Take the new “Cadillac House” in the West Village, a combined showroom and lifestyle space “curated” by Visionaire Magazine that features a public lounge, a café, an art gallery, and multimedia displays that blend advertising with art. It may be hard to understand why anyone would sip a cortado right next to a new car, but the space offers an open venue for members of the creative economy clustered nearby to relax and attend events plugged into their professional world.
It also offers a default space for hosting the concatenated partnerships between magazines, artists, fashion labels, tech companies, and other players with their own goals and audiences. Whether they are experiential strategies sponsored by large corporations or independent networks of upscale co-working spaces like WeWork, NeueHouse, Soho House, or Camp David, such venues for the social layer of cultural industry are becoming increasingly important as branding opportunities.

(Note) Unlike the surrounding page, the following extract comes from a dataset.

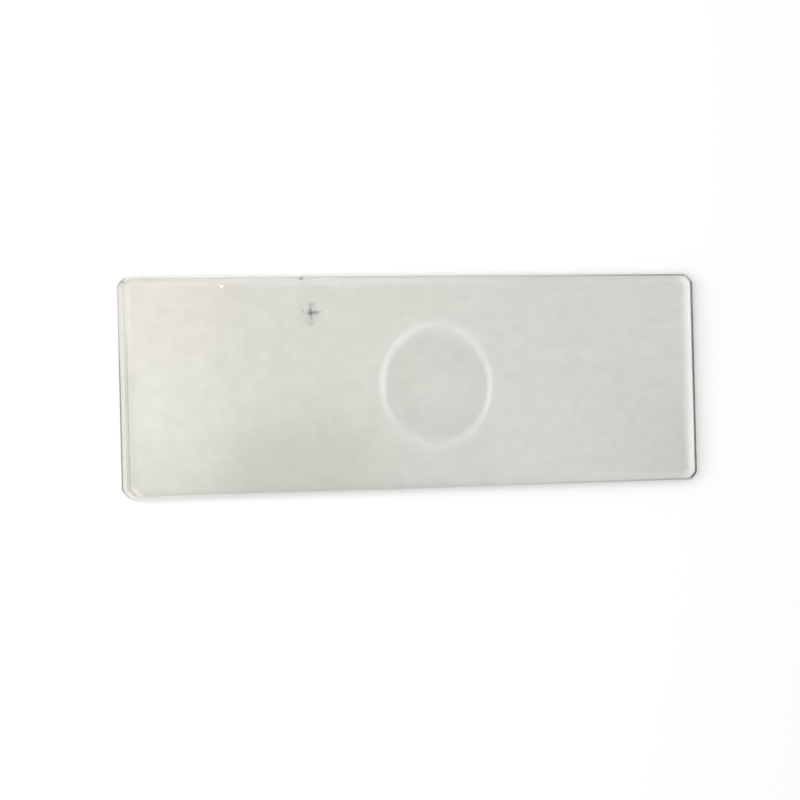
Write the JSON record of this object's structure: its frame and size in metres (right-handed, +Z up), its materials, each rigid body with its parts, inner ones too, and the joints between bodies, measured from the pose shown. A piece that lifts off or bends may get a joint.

The ways that brands manipulate architectural space speak to the way they view their customers, and the way their customers see themselves relating to culture, technology, and existing platforms for expression. Even if they don’t throw terms like “retail concept” around in casual conversation, most people are attuned to the types of advertising, design, events, and social content that constitute the economy of aspirational branding in the city.
These are realities that bear much deeper exploration at a moment of extreme gentrification and sliding affordability, when independent creative projects rely on a shrinking network of non-profit institutions and public space is policed and surveilled to the advantage of corporate property-owners. As the line between physical and digital experiences blurs, and people contend with the limitations and opportunities of proprietary platforms, citizens and brands will have to renegotiate the rights and privileges implicit in the spaces of the city.